What to Know About an Oil Filter Change
Want to take the best possible care of your vehicle? Learn all about oil filters and when and why your car needs an oil filter change.
Modern vehicles rely on engine oil to run, and filtering this oil is nearly as important to the health of your vehicle as the oil itself.
The first cars on the road didn’t have oil filters as we know them today, making do instead with simple mesh sieves installed over their oil pump intakes. These weren’t particularly effective, leading to more frequent oil changes than we’re used to today.
If you’re serious about keeping your vehicle running well for as long as possible, it’s vital to understand what oil filters do, how they work, and when and why to change them.
What Is a Car Oil Filter?
Oil filters keep engine oil as clean as possible for as long as possible.
Engine oil is designed to flow through moving engine parts, keeping them lubricated and preventing overheating. During this process, the oil picks up small pieces of debris such as metal filings from the engine as it runs. These unwanted contaminants cause the oil to thicken over time.
That gradually decreases oil’s effectiveness as a lubricant and coolant, and causes many of your vehicle’s moving parts to wear more quickly. Oil filters delay this process by collecting and holding the contaminants, while allowing relatively uncontaminated oil to flow through.
When Should I Change the Oil Filter?
Most vehicle manufacturers and mechanics recommend changing your oil filter every time you do an oil change. As a general rule, you should change your oil every 6,000 miles, or every six to eight months. It stands to reason that changing your engine oil goes hand in hand with changing your filter, since there’s not much point in pumping new, clean oil through a dirty, used filter.
Why Do Oil Filters Need to Be Changed?
Oil filters have an important job, but they can’t do it forever. Eventually, the buildup of naturally occurring contaminants from the engine will fill your filter to capacity, preventing it from doing its job. A clogged filter reduces the flow rate of oil, causing a built-in pressure relief valve to open so the oil can bypass the filter entirely. This leads to quicker oil contamination, leaving fast-moving engine parts less lubricated and more prone to overheating.

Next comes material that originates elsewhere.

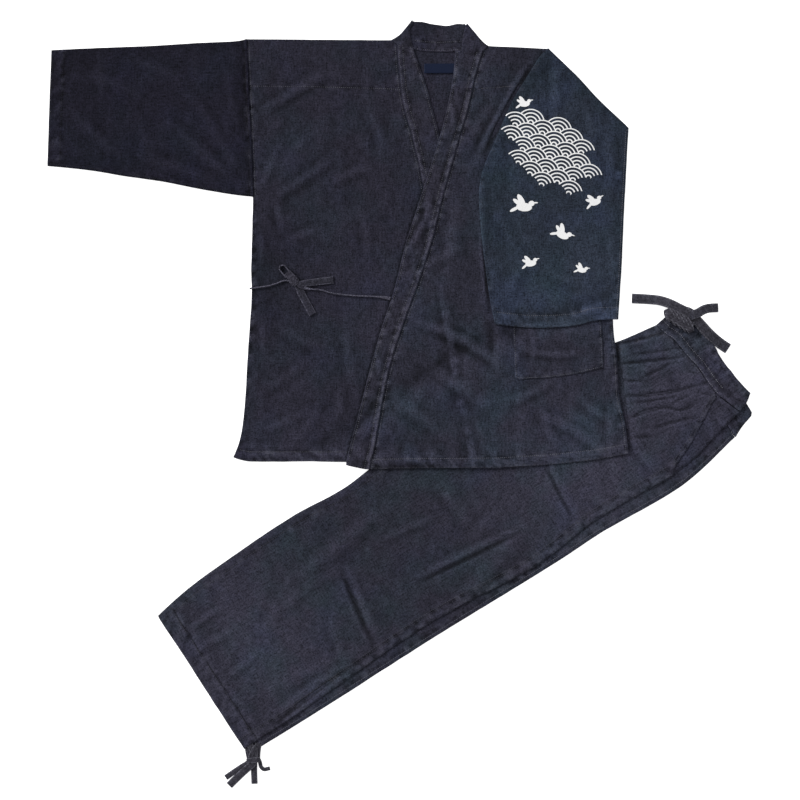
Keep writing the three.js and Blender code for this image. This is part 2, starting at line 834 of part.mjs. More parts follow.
class LevelCurve extends THREE.CatmullRomCurve3 {
  computeFrenetFrames(segments) {
    const frames = { tangents: [], normals: [], binormals: [] };
    for (let i = 0; i <= segments; i += 1) {
      const tangent = this.getTangentAt(i / segments).normalize();
      const side = new THREE.Vector3(tangent.y, -tangent.x, 0).normalize();
      frames.tangents.push(tangent);
      frames.binormals.push(side);
      frames.normals.push(new THREE.Vector3().crossVectors(side, tangent));
    }
    return frames;
  }
}

// Eight-sided section of a strip, thickness by width
function stripSection(wide, thick) {
  const corner = thick / 4;
  const halfT = thick / 2;
  const halfW = wide / 2;
  return new THREE.Shape([
    new THREE.Vector2(halfT, halfW - corner),
    new THREE.Vector2(halfT - corner, halfW),
    new THREE.Vector2(corner - halfT, halfW),
    new THREE.Vector2(-halfT, halfW - corner),
    new THREE.Vector2(-halfT, corner - halfW),
    new THREE.Vector2(corner - halfT, -halfW),
    new THREE.Vector2(halfT - corner, -halfW),
    new THREE.Vector2(halfT, corner - halfW),
  ]);
}

function strip(name, { route, wide, thick = STRIP, steps = 8 }) {
  const path = new LevelCurve(route.map((p) => new THREE.Vector3(p.x, p.y, p.z)));
  const geometry = new THREE.ExtrudeGeometry(stripSection(wide, thick), {
    steps,
    bevelEnabled: false,
    extrudePath: path,
  });
  return clothMesh(name, geometry, COLOUR.tie);
}

function knot(name, { at, half }) {
  const geometry = new THREE.SphereGeometry(1, 12, 8);
  geometry.rotateX(Math.PI / 2);
  geometry.scale(half.x, half.y, half.z);
  geometry.translate(at.x, at.y, at.z);
  return clothMesh(name, geometry, COLOUR.tie);
}

// The jacket's bow: a run from the side seam, a run from the neckband, a loop and two ends
const JACKET_TIE = {
  tie_side_run: {
    wide: TIE_RUN_WIDTH,
    route: [
      { x: -247, y: 158, z: 3.8 },
      { x: -232, y: 160, z: 3.8 },
      { x: -215.5, y: 162.5, z: 3.8 },
      { x: -202, y: 166.8, z: 3.8 },
      { x: -190, y: 171, z: 3.8 },
      { x: -180.5, y: 170.2, z: 4.2 },
    ],
  },
  tie_band_run: {
    wide: TIE_RUN_WIDTH,
    steps: 12,
    route: [
      { x: -14.3, y: 141.4, z: 3.7 },
      { x: -32, y: 144.2, z: 3.8 },
      { x: -55, y: 145.4, z: 3.8 },
      { x: -78.7, y: 146.2, z: 3.8 },
      { x: -108.9, y: 150, z: 3.8 },
      { x: -129.5, y: 155.2, z: 3.8 },
      { x: -148.2, y: 157.2, z: 5.0 },
      { x: -159.5, y: 161.6, z: 6.6 },
    ],
  },
  tie_end_lower: {
    wide: TIE_WIDTH,
    route: [
      { x: -165.4, y: 157.4, z: 3.8 },
      { x: -160, y: 146.5, z: 3.8 },
      { x: -151.5, y: 131, z: 3.8 },
      { x: -142.7, y: 114.7, z: 3.8 },
    ],
  },
  tie_end_right: {
    wide: TIE_WIDTH - 1,
    route: [
      { x: -159.5, y: 171.8, z: 7.4 },
      { x: -150, y: 171.6, z: 6.8 },
      { x: -135, y: 171.6, z: 4.8 },
      { x: -122, y: 171.5, z: 3.9 },
      { x: -108.9, y: 171.4, z: 3.8 },
    ],
  },
  tie_loop: {
    wide: TIE_WIDTH,
    thick: 3.2,
    steps: 6,
    route: [
      { x: -176.4, y: 175.6, z: 7.8 },
      { x: -184, y: 183.5, z: 7.4 },
      { x: -190.5, y: 190.4, z: 5.8 },
      { x: -197.5, y: 197, z: 4.6 },
    ],
  },
};
const JACKET_KNOT = { at: { x: -170, y: 167.5, z: 6.5 }, half: { x: 8.8, y: 7.6, z: 3.8 } };

// The trousers' drawstring, knotted on the corner of the waistband
const DRAWSTRING = {
  drawstring_end_left: {
    wide: DRAWSTRING_WIDTH,
    steps: 12,
    route: [
      { x: 444, y: 117, z: 13.8 },
      { x: 436, y: 125.5, z: 11.2 },
      { x: 429, y: 132.5, z: 6 },
      { x: 420, y: 137.6, z: 1.9 },
      { x: 410, y: 139.9, z: 1.2 },
      { x: 396, y: 141.2, z: 1.2 },
      { x: 382.8, y: 141.9, z: 1.2 },
    ],
  },
  drawstring_end_lower: {
    wide: DRAWSTRING_WIDTH,
    steps: 12,
    route: [
      { x: 481.6, y: 113.4, z: 13.4 },
      { x: 488.4, y: 108.6, z: 11.4 },
      { x: 496, y: 102.2, z: 6.6 },
      { x: 505, y: 94.8, z: 2.6 },
      { x: 514, y: 86.8, z: 1.3 },
      { x: 528, y: 73.6, z: 1.2 },
      { x: 543.7, y: 58.6, z: 1.2 },
    ],
  },
  drawstring_loop: {
    wide: DRAWSTRING_WIDTH,
    thick: 3.2,
    route: [
      { x: 477.4, y: 121.2, z: 17.6 },
      { x: 490, y: 123, z: 16.8 },
      { x: 503, y: 124.6, z: 12.4 },
      { x: 514, y: 125.8, z: 6 },
      { x: 523.9, y: 126.9, z: 2.4 },
    ],
  },
};
const WAIST_KNOT = { at: { x: 458.7, y: 106.4, z: 16.1 }, half: { x: 20, y: 13.5, z: 6 } };

// The leg hems' ties: both legs' strings leave one corner in a wrapped bundle with four ends
const HEM_WRAP = [
  { x: -253.5, y: -600.2 },
  { x: -249, y: -597.6 },
  { x: -229, y: -597.2 },
  { x: -231, y: -621.5 },
  { x: -252.5, y: -621.5 },
];
const HEM_WRAP_THICK = 5;
const HEM_TIES = {
  hem_tie_end_1: {
    wide: 8,
    route: [
      { x: -251.4, y: -625.2, z: 1.1 },
      { x: -259.6, y: -630.2, z: 1.1 },
      { x: -272, y: -638.4, z: 1.1 },
      { x: -286.5, y: -648.4, z: 1.1 },
    ],
  },
  hem_tie_end_2: {
    wide: 11,
    route: [
      { x: -243.6, y: -626.4, z: 4.2 },
      { x: -252.6, y: -634, z: 3.9 },
      { x: -266, y: -646.6, z: 2.6 },
      { x: -280.8, y: -661.3, z: 1.2 },
    ],
  },
  hem_tie_end_3: {
    wide: 10.4,
    route: [
      { x: -239.6, y: -622.4, z: 1.1 },
      { x: -239.8, y: -634, z: 1.1 },
      { x: -239.6, y: -646, z: 1.1 },
      { x: -239.2, y: -658.5, z: 1.1 },
    ],
  },
  hem_tie_end_4: {
    wide: 7,
    route: [
      { x: -230.4, y: -622.6, z: 1.1 },
      { x: -228.4, y: -630.5, z: 1.1 },
      { x: -223.4, y: -634.8, z: 1.1 },
      { x: -213.7, y: -632.8, z: 1.1 },
    ],
  },
};

function hemWrap() {
  const geometry = new THREE.ExtrudeGeometry(new THREE.Shape(straight(HEM_WRAP)), {
    depth: HEM_WRAP_THICK,
    bevelEnabled: false,
  });
  return clothMesh("hem_tie_wrap", geometry, COLOUR.tie);
}

function ties() {
  const group = new THREE.Group();
  for (const set of [JACKET_TIE, DRAWSTRING, HEM_TIES]) {
    for (const [name, shape] of Object.entries(set)) group.add(strip(name, shape));
  }
  group.add(knot("tie_knot", JACKET_KNOT), knot("drawstring_knot", WAIST_KNOT), hemWrap());
  return group;
}

const samue = new THREE.Group();
samue.add(trousers(), jacketPieces(), ties());

export default samue;
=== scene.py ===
# %% [markdown]
# # A samue set laid out flat
# A samue is a two-piece work suit: a wrapped jacket, closed left over right with ties, and loose
# trousers with a drawstring. This one is sewn from dark slub denim. It lies on a pale surface and is
# seen from straight above, the jacket over the folded trousers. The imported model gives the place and
# the plain form of every piece, and each is dressed here with a thin sheet of cloth. Cloth is worked
# out in millimetres and turned into metres when its mesh is made. Ribbons are worked out in metres.

# %% Load the frame
import math
from functools import partial

import bpy
import numpy as np
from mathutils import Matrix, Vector
from mathutils.bvhtree import BVHTree
from mathutils.geometry import delaunay_2d_cdt


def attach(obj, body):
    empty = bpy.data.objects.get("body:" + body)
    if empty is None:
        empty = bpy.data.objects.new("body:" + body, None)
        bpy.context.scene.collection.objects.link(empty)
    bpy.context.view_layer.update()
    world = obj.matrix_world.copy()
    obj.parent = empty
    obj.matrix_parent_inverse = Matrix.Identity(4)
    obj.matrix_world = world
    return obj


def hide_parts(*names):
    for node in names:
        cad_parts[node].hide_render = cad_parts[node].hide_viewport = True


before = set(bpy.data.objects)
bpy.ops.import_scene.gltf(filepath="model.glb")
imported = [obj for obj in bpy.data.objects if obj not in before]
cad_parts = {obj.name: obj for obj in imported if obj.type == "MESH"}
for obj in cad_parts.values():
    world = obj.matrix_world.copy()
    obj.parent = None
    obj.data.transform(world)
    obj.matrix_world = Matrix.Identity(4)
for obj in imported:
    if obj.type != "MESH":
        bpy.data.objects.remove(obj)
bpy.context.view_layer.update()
MM = 0.001
print("pieces in the frame:", len(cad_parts))

# %% [markdown]
# ## Camera, floor and light
# A flat-lay is photographed from straight above, so the camera looks down the Z axis. A long lens far
# away keeps the cloth free of perspective. A white surrounding and one broad, low window light give
# the even light of a product picture, with enough direction to read the folds. The floor glows a
# little, as a cut-out background has no shadows on it.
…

In short, a dirty filter left unchanged decreases engine life by allowing new, clean engine oil to become dirty and ineffective much sooner. That’s why changing the oil filter every time you change the engine oil is the best policy.
How to Change the Oil Filter
Oil filters can only be changed when all the engine oil has been drained from a vehicle. That’s another reason changing your filter every time you change your oil makes sense.

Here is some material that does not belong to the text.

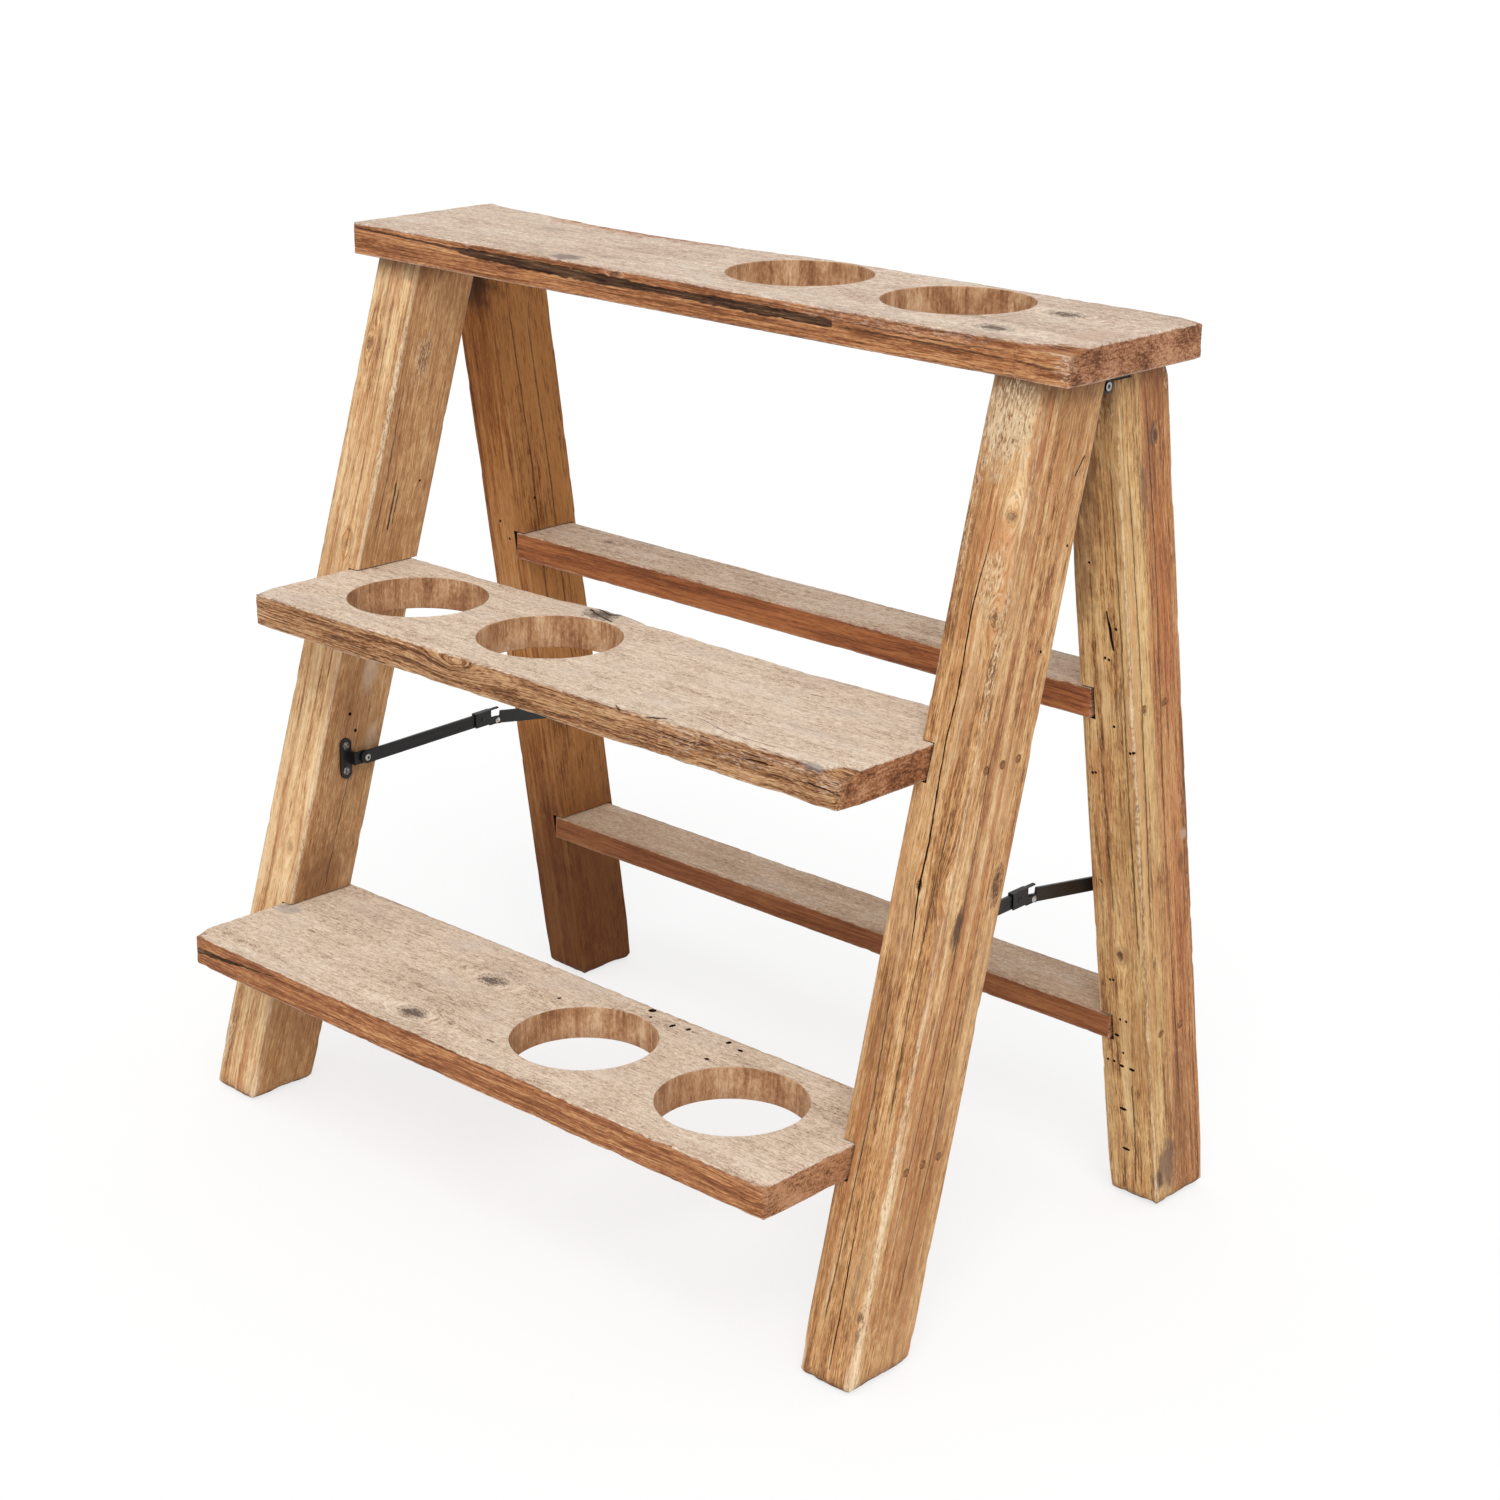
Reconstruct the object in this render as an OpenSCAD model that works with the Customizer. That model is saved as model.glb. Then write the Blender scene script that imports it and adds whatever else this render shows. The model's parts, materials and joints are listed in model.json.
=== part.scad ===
// Folding plant ladder stand: two step boards and a top board with pot holes
// on a front frame, a rear frame hinged under the top board, and a pair of
// steel folding stays. +Z is up, -Y is the side with the steps, and the floor
// outline is centred on the origin.

/* [Overall] */
// Height of the top board's upper face above the floor
stand_height = 680; // [600:5:760]
// Length of the top board, the widest piece
board_length = 700; // [640:5:800]
// Thickness of the top board and of both steps
board_thickness = 25; // [20:0.5:30]
// Depth of the top board
top_board_depth = 153; // [145:1:175]
// How far the top board reaches in front of the hinge line
top_board_front = 75; // [72:0.5:80]
// How far the top board passes the front stiles at each end
end_overhang = 21; // [10:0.5:30]

/* [Steps] */
// Height of the middle step's upper face
middle_step_height = 421; // [400:1:450]
// Depth of the middle step
middle_step_depth = 162; // [140:1:175]
// Height of the bottom step's upper face
bottom_step_height = 159; // [120:1:200]
// Depth of the bottom step
bottom_step_depth = 156; // [140:1:175]
// How far a step's upper back edge stands behind the stiles
step_back_proud = 4; // [0:0.5:4]
// Depth of the housings that hold the steps and rungs in the stiles
dado_depth = 10; // [6:0.5:15]

/* [Pot holes] */
// Diameter of each pot hole
pot_hole_diameter = 107; // [80:1:115]
// Distance between the two hole centres of a board
pot_hole_spacing = 146; // [130:1:160]
// Distance from the middle of the top board to the middle of its pair of holes
top_pair_x = 116; // [100:1:140]
// Distance from the middle of a step to the middle of its pair of holes
step_pair_x = 127; // [115:1:133]
// How far the top board's holes lie behind its centre line
top_hole_setback = 10.5; // [0:0.5:13]
// How far a step's holes lie behind its centre line
step_hole_setback = 2; // [0:0.5:8]

/* [Frames] */
// Backward lean of the front frame, in degrees
front_lean = 15.9; // [12:0.1:19]
// Forward lean of the rear frame, in degrees
rear_lean = 9.3; // [7:0.1:12]
// Outward splay of each front stile, in degrees
front_splay = 1.1; // [0:0.1:1.5]
// Outward splay of each rear stile, in degrees
rear_splay = 0.4; // [0:0.1:1]
// Width of a front stile, seen from the front
front_stile_width = 47; // [44:0.5:55]
// Width of a rear stile, seen from the front
rear_stile_width = 44.5; // [43:0.5:50]
// Depth of every stile, from its front face to its back face
stile_depth = 60; // [52:0.5:70]
// How far a rear stile's top lies inside the front stile's outer face
rear_stile_inset = 1.3; // [0:0.1:1.5]

/* [Rungs] */
// Height of the upper rung's upper face
upper_rung_height = 419; // [400:1:450]
// Thickness of the upper rung
upper_rung_thickness = 23; // [16:0.5:28]
// Depth of the upper rung
upper_rung_depth = 56; // [40:1:58]
// Height of the lower rung's upper face
lower_rung_height = 157; // [120:1:200]
// Thickness of the lower rung
lower_rung_thickness = 20; // [16:0.5:28]
// Depth of the lower rung
lower_rung_depth = 58; // [40:1:58]

/* [Hinges] */
// Distance from the hinge axis to the underside of the top board
hinge_drop = 12; // [9:0.5:16]
// Distance from the hinge axis to the stile face on each side
face_gap = 6.4; // [6:0.1:7]
// Length of each hinge along its pin
hinge_length = 42; // [36:0.5:42]
// Length of each hinge leaf away from the pin
leaf_height = 24; // [20:0.5:32]
// Thickness of each hinge leaf
leaf_thickness = 2; // [1.5:0.1:2.4]
// Outer radius of the hinge knuckles
knuckle_radius = 5; // [4.6:0.1:5.4]
// Radius of the hinge pin
hinge_pin_radius = 2.5; // [1.8:0.1:3]

/* [Stays] */
// Height of the front stay pivot above the floor
front_pivot_height = 269.5; // [255:0.5:285]
// Distance from the front stay pivot forward to, from the stile's back face
front_pivot_inset = 21; // [18:0.5:24]
// Horizontal distance from the front pivot to the knuckle pin
knuckle_reach = 139; // [130:0.5:148]
// Height of the knuckle pin relative to the front pivot
knuckle_rise = -1.5; // [-4:0.5:2]
// Height of the rear stay pivot above the floor
rear_pivot_height = 254; // [245:0.5:265]
// Distance from the rear stay pivot back from the stile's front face
rear_pivot_inset = 37.5; // [34:0.5:38.5]
// Width of the stay bars
bar_width = 10.5; // [9:0.5:12]
// Thickness of the stay bars
bar_thickness = 2.5; // [2:0.1:3]
// Height of the bracket plates
plate_height = 34; // [30:0.5:38]
// Width of the bracket plates
plate_width = 11; // [9:0.5:12]
// Thickness of the bracket plates and their ears
plate_thickness = 2; // [1.5:0.1:2.2]
// Radius of the pivot rivets' shanks
rivet_radius = 1.9; // [1.5:0.1:2.4]

/* [Fasteners] */
// Radius of the nails' shanks
nail_radius = 1.5; // [1:0.1:2]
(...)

Start by making sure you have the correct type of replacement filter for your vehicle on hand. Check the owner’s manual or search online to confirm what you need.
Place a bucket or pan directly beneath the drain plug, unscrew the drain plug bolt from the oil pan and catch all the used oil in the bucket or pan. With all the oil drained, replace the drain plug. Unscrew the filter or filter casing (depending on your vehicle) from its housing, then replace the dirty filter with the new filter. Lift the hood and fill your vehicle with fresh oil until the oil level is between the high and low indicator marks on the dipstick.